Module 3 of the UK COVID-19 Inquiry into the impact of the pandemic on healthcare has opened today
The third investigation in the COVID-19 Inquiry opened today with Baroness Hallett, Chair of the Inquiry saying:
“The pandemic had an unprecedented impact on health systems across the UK. The Inquiry will investigate and analyse the healthcare decisions made during the pandemic, the reasons for them and their impact, so that lessons can be learned and recommendations made for the future.
“During the consultation on our Terms of Reference, bereaved families and healthcare workers told me candidly about the devastating and prolonged impact of the pandemic on healthcare. Those most affected by the pandemic deserve answers on what happened and why. I am determined to get those answers.”
Module 3 will examine the consequences for healthcare of the response to the pandemic, looking at how healthcare systems responded, the impact on systems and services, including on patients, doctors, nurses and other healthcare staff. It will consider the primary, secondary and tertiary healthcare sectors and services and people’s experience of healthcare during the pandemic, including through illustrative accounts. It will also examine healthcare-related inequalities (such as in relation to death rates, PPE and oximeters), with further detailed consideration in a separate designated module.
The Inquiry has set out 12 key areas for investigation in its scope which can be found in the Module 3 provisional scope document. These are:
- The impact of COVID-19 on people’s experience of healthcare.
- Core decision-making and leadership within healthcare systems during the pandemic.
- Staffing levels and critical care capacity, the establishment and use of Nightingale hospitals and the use of private hospitals.
- 111, 999 and ambulance services, GP surgeries and hospitals and cross-sectional co-operation between services.
- Healthcare provision and treatment for patients with COVID-19, healthcare systems’ response to clinical trials and research during the pandemic. The allocation of staff and resources. The impact on those requiring care for reasons other than COVID-19. Quality of treatment for COVID-19 and non-COVID-19 patients, delays in treatment, waiting lists and people not seeking or receiving treatment. Palliative care. The discharge of patients from hospital.
- Decision-making about the nature of healthcare to be provided for patients with COVID-19, its escalation and the provision of cardiopulmonary resuscitation, including the use of do not attempt cardiopulmonary resuscitation instructions (DNACPRs).
- The impact of the pandemic on doctors, nurses and other healthcare staff, including on those in training and specific groups of healthcare workers (for example by reference to ethnic background). Availability of healthcare staff. The NHS surcharge for non-UK healthcare staff and the decision to remove the surcharge.
- Preventing the spread of COVID-19 within healthcare settings, including infection control, the adequacy of PPE and rules about visiting those in hospital.
- Communication with patients with COVID-19 and their loved ones about patients’ condition and treatment, including discussions about DNACPRs.
- Deaths caused by the COVID-19 pandemic, in terms of the numbers, classification and recording of deaths, including the impact on specific groups of healthcare workers, for example by reference to ethnic background and geographical location.

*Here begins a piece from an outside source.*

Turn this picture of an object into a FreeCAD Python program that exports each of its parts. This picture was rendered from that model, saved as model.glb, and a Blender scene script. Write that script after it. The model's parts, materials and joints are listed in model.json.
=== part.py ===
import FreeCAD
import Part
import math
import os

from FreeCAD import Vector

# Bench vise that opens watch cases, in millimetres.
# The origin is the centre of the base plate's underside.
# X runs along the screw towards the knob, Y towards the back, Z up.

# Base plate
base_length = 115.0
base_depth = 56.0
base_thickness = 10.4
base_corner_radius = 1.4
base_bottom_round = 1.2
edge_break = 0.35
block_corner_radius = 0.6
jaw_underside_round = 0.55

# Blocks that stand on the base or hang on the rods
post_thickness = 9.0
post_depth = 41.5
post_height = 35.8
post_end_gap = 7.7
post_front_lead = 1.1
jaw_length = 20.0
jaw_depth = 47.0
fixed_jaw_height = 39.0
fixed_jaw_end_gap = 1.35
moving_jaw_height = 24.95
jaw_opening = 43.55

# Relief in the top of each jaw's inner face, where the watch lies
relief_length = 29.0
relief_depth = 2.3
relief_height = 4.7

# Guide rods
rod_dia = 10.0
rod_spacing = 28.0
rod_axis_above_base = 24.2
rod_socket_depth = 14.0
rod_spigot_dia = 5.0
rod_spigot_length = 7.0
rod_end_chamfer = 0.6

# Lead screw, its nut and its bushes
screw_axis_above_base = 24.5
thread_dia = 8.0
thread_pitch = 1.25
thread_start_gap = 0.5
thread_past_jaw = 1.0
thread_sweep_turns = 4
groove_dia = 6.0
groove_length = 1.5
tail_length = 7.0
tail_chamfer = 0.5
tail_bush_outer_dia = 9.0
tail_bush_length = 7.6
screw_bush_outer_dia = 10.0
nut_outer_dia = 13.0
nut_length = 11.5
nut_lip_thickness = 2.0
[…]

- Shielding and the impact on the clinically vulnerable (including those referred to as “clinically extremely vulnerable”).
- Characterisation and identification of Post-Covid Condition (including the condition referred to as long Covid) and its diagnosis and treatment.
The application process to become a Core Participant for Module 3 opens today, 8 November, and will close on 5 December at 5pm, with detail set out in the Core Participant application protocol.
In determining any applications the Chair must, in particular, consider whether:
- the person [or organisation] played, or may have played, a direct and significant role in relation to the matters to which the inquiry relates;
- the person [or organisation] has a significant interest in an important aspect of the matters to which the inquiry relates; or
- the person [or organisation] may be subject to explicit or significant criticism during the inquiry proceedings or in the report, or in any interim report.
It will not be necessary for those who plan to share their experiences through the Inquiry’s listening exercise to be designated as Core Participants and the Chair particularly invites applications from groups of individuals and organisations with similar interests, rather than from individual persons and organisations.